Electric cars are quiet. That’s a potential problem for pedestrians and cyclists. The LATimes:
Nissan sound engineers have announced that the Leaf electric car set for release next year will emit a “beautiful and futuristic” noise similar to the sound of flying cars — or “spinners” — that buzz around 2019 Los Angeles in Ridley Scott’s dystopian thriller based on a Philip K. Dick science fiction novel.
“We decided that if we’re going to do this, if we have to make sound, then we’re going to make it beautiful and futuristic,” Toshiyuki Tabata, Nissan’s noise and vibration expert, told Bloomberg. “We wanted something a bit different, something closer to the world of art.”
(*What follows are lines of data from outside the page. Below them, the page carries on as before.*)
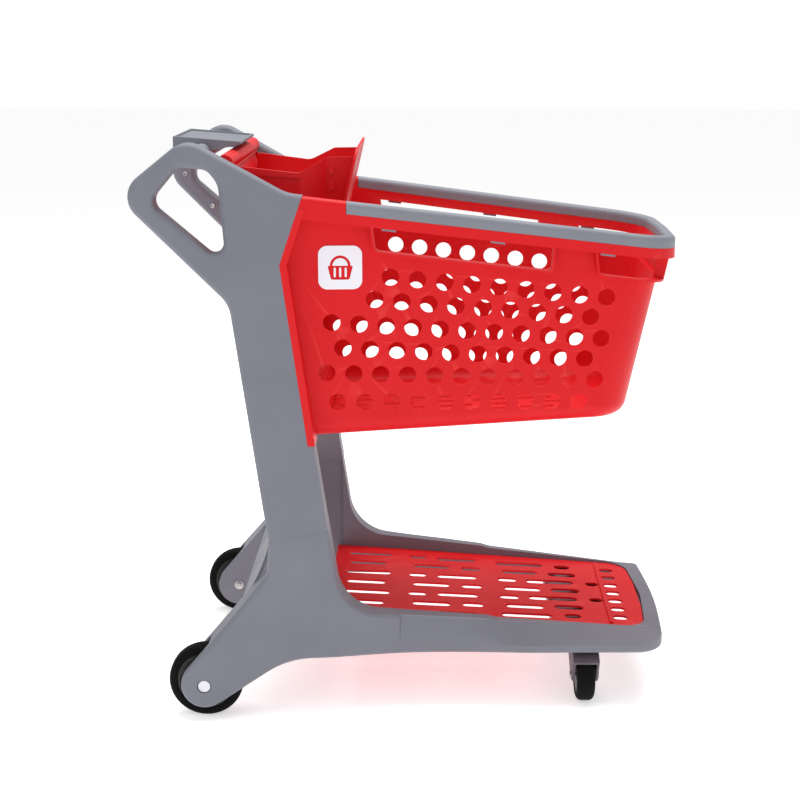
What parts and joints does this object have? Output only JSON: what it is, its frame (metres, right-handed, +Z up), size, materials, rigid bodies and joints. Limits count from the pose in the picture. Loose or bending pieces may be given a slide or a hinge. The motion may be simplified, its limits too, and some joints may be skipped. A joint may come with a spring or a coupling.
{
  "type": "shopping cart",
  "caption": "Compact nesting shopping cart with moulded side frames, perforated basket, child seat, lower tray, rear wheels and swivel casters.",
  "frame": {"origin": "on the floor, under the middle of the cart's bounding box", "axes": "+X forward (the way the cart is pushed), +Y to the cart's left, +Z up"},
  "size_m": [0.9003, 0.5804, 0.9718],
  "materials": {
    "grey_plastic": "moulded, fine texture",
    "red_plastic": "moulded, semi-gloss",
    "grey_bumper": "soft moulded edge, matt",
    "grey_tube": "sleeved tube, satin",
    "badge_white": "printed film, gloss",
    "zinc_steel": "zinc plated",
    "cap_white": "gloss",
    "black_plastic": "moulded, satin",
    "black_rubber": "matt",
    "fork_plastic": "moulded, satin"
  },
  "bodies": {
    "cart": {"axle_cap_left": "cap_white", "axle_cap_right": "cap_white", "axle_nut_left": "zinc_steel", "axle_nut_right": "zinc_steel", "badge_left": "badge_white", "badge_right": "badge_white", "base_frame": "grey_plastic", "basket": "red_plastic", "bumper_clips": "grey_bumper", "caster_beam": "grey_plastic", "caster_bush_left": "black_plastic", "caster_bush_right": "black_plastic", "deck_tray": "red_plastic", "gate_rod": "zinc_steel", "handle_bar": "grey_tube", "handle_tray": "grey_plastic", "joint_bolts_left": "zinc_steel", "joint_bolts_right": "zinc_steel", "loop_screws_left": "zinc_steel", "loop_screws_right": "zinc_steel", "rear_axle_left": "zinc_steel", "rear_axle_right": "zinc_steel", "rear_cross_panel": "grey_plastic", "rim_bumper": "grey_bumper", "upper_frame_left": "grey_plastic", "upper_frame_right": "grey_plastic"},
    "gate": {"gate_bar": "red_plastic", "gate_panel": "red_plastic", "child_seat": "red_plastic", "flap_brackets": "red_plastic", "flap_pin": "zinc_steel"},
    "seat_flap": {"seat_flap": "red_plastic"},
    "rear_wheel_left": {"rear_hub_left": "black_plastic", "rear_tyre_left": "black_rubber", "wheel_bush_left": "black_plastic"},
    "caster_left": {"caster_stem_left": "zinc_steel", "caster_fork_left": "fork_plastic", "caster_axle_left": "zinc_steel"},
    "caster_wheel_left": {"caster_hub_left": "black_plastic", "caster_tyre_left": "black_rubber"},
    "rear_wheel_right": {"rear_hub_right": "black_plastic", "rear_tyre_right": "black_rubber", "wheel_bush_right": "black_plastic"},
    "caster_right": {"caster_stem_right": "zinc_steel", "caster_fork_right": "fork_plastic", "caster_axle_right": "zinc_steel"},
    "caster_wheel_right": {"caster_hub_right": "black_plastic", "caster_tyre_right": "black_rubber"}
  },
  "joints": [
    {"name": "gate_swing", "type": "hinge", "parent": "cart", "child": "gate", "pos_m": [-0.29895, 0, 0.936], "axis": [0, -1, 0], "range_deg": [0, 40]},
    {"name": "seat_flap_fold", "type": "hinge", "parent": "gate", "child": "seat_flap", "pos_m": [-0.23567, 0, 0.79], "axis": [0, -1, 0], "range_deg": [0, 95]},
    {"name": "rear_wheel_spin_left", "type": "hinge", "parent": "cart", "child": "rear_wheel_left", "pos_m": [-0.34495, 0.25, 0.0635], "axis": [0, 1, 0], "continuous": true},
    {"name": "caster_swivel_left", "type": "hinge", "parent": "cart", "child": "caster_left", "pos_m": [0.30705, 0.142, 0.1], "axis": [0, 0, 1], "continuous": true},
    {"name": "caster_wheel_spin_left", "type": "hinge", "parent": "caster_left", "child": "caster_wheel_left", "pos_m": [0.3077, 0.17899, 0.044], "axis": [0.9998, -0.0175, 0], "continuous": true},
    {"name": "rear_wheel_spin_right", "type": "hinge", "parent": "cart", "child": "rear_wheel_right", "pos_m": [-0.34495, -0.25, 0.0635], "axis": [0, 1, 0], "continuous": true},
    {"name": "caster_swivel_right", "type": "hinge", "parent": "cart", "child": "caster_right", "pos_m": [0.30705, -0.142, 0.1], "axis": [0, 0, 1], "continuous": true},
    {"name": "caster_wheel_spin_right", "type": "hinge", "parent": "caster_right", "child": "caster_wheel_right", "pos_m": [0.3077, -0.17899, 0.044], "axis": [0.9998, 0.0175, 0], "continuous": true}
  ]
}
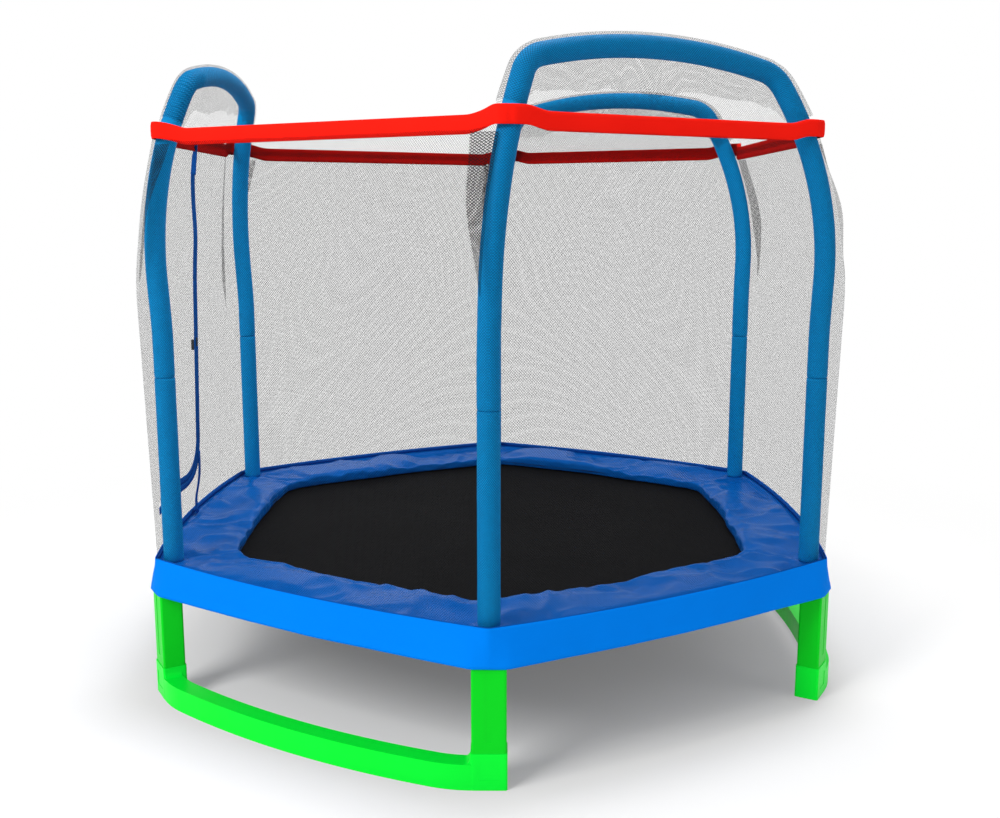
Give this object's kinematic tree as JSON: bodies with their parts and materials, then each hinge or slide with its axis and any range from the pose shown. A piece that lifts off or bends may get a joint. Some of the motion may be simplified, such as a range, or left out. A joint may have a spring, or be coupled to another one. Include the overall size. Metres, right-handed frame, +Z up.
{
  "type": "trampoline",
  "caption": "Six-sided children's trampoline on curved floor bases, with padded spring cover, arched safety net frame and a zipped net door.",
  "frame": {"origin": "on the floor, at the middle of the footprint", "axes": "+Z up; +Y and -Y through two opposite corner legs; +X towards the side whose floor base bows out"},
  "size_m": [1.955, 2.124, 1.7331],
  "materials": {
    "base_plastic": "satin",
    "leg_plastic": "satin",
    "frame_steel": "satin",
    "fasteners": "satin",
    "spring_steel": "satin",
    "mat_cloth": "matte",
    "mat_webbing": "matte",
    "cover_vinyl": "gloss",
    "backing_cloth": "matte",
    "pad_foam": "matte",
    "skirt_cloth": "matte",
    "sleeve_foam": "matte",
    "net_mesh": "matte",
    "net_webbing": "matte",
    "red_webbing": "matte",
    "zip_tape": "matte",
    "zip_slider": "satin"
  },
  "bodies": {
    "frame": {"base_1": "base_plastic", "base_2": "base_plastic", "base_3": "base_plastic", "leg_cover_1": "leg_plastic", "leg_cover_2": "leg_plastic", "leg_cover_3": "leg_plastic", "leg_cover_4": "leg_plastic", "leg_cover_5": "leg_plastic", "leg_cover_6": "leg_plastic", "leg_tubes": "frame_steel", "leg_bolts": "fasteners", "leg_nuts": "fasteners", "base_screws": "fasteners", "frame_rail_1": "frame_steel", "frame_rail_2": "frame_steel", "frame_rail_3": "frame_steel", "frame_rail_4": "frame_steel", "frame_rail_5": "frame_steel", "frame_rail_6": "frame_steel", "corner_socket_1": "frame_steel", "corner_socket_2": "frame_steel", "corner_socket_3": "frame_steel", "corner_socket_4": "frame_steel", "corner_socket_5": "frame_steel", "corner_socket_6": "frame_steel", "rail_screws": "fasteners", "springs": "spring_steel", "spring_cover": "cover_vinyl", "cover_backing": "backing_cloth", "pad_foam": "pad_foam", "skirt": "skirt_cloth", "pole_1": "frame_steel", "pole_2": "frame_steel", "pole_3": "frame_steel", "pole_4": "frame_steel", "pole_5": "frame_steel", "pole_6": "frame_steel", "snap_buttons": "fasteners", "arch_1": "frame_steel", "arch_2": "frame_steel", "arch_3": "frame_steel", "pole_foam": "sleeve_foam", "arch_foam_1": "sleeve_foam", "arch_foam_2": "sleeve_foam", "arch_foam_3": "sleeve_foam", "net_hem": "net_webbing", "net_wall": "net_mesh", "net_hood_1": "net_mesh", "net_hood_2": "net_mesh", "net_hood_3": "net_mesh", "net_tails": "net_mesh", "top_band": "red_webbing", "door_zip_wall": "zip_tape", "door_straps": "zip_tape"},
    "mat_edge": {"mat_hem": "mat_webbing", "mat_rings": "spring_steel"},
    "mat": {"jump_mat": "mat_cloth"},
    "door_flap": {"door_net": "net_mesh", "door_zip_flap": "zip_tape"},
    "zip_pull": {"zip_slider": "zip_slider"}
  },
  "joints": [
    {"name": "edge_drop", "type": "slide", "parent": "frame", "child": "mat_edge", "axis": [0, 0, 1], "range_m": [-0.06, 0], "stiffness_N_per_m": 5000, "springref_m": 0.02, "deforming": ["springs"]},
    {"name": "mat_dip", "type": "slide", "parent": "mat_edge", "child": "mat", "axis": [0, 0, 1], "range_m": [-0.09, 0]},
    {"name": "door_swing", "type": "hinge", "parent": "frame", "child": "door_flap", "pos_m": [-0.95549, -0.44, 0.51], "axis": [-0.0067, 0.5608, 0.8279], "range_deg": [0, 110]},
    {"name": "zip_slide", "type": "slide", "parent": "frame", "child": "zip_pull", "axis": [0.0263, 0, 0.9997], "range_m": [-0.25, 0.18]}
  ],
  "couplings": [
    {"joint": "mat_dip", "follows": "edge_drop", "ratio": 1.5}
  ]
}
Some reports suggest that we’ll download a sound for our cars the way we do ring tones.
In other future-related transportation news, Mountain View, CA (home to Google and NASA Ames Research Center) is considering a Personal Rapid Transit system. One significant limitation:
With four seconds between each vehicle, one Ultra guideway can transport 3,456 people per hour with four passengers in each vehicle. A bottleneck to consider is the number of berths (parking spots) at a station because each berth can only move 576 people per hour.
The system costs roughly $7 million to $15 million per mile to build, and the six-foot-wide cement paths can be constructed at a speed of about one mile per month by a four-person crew.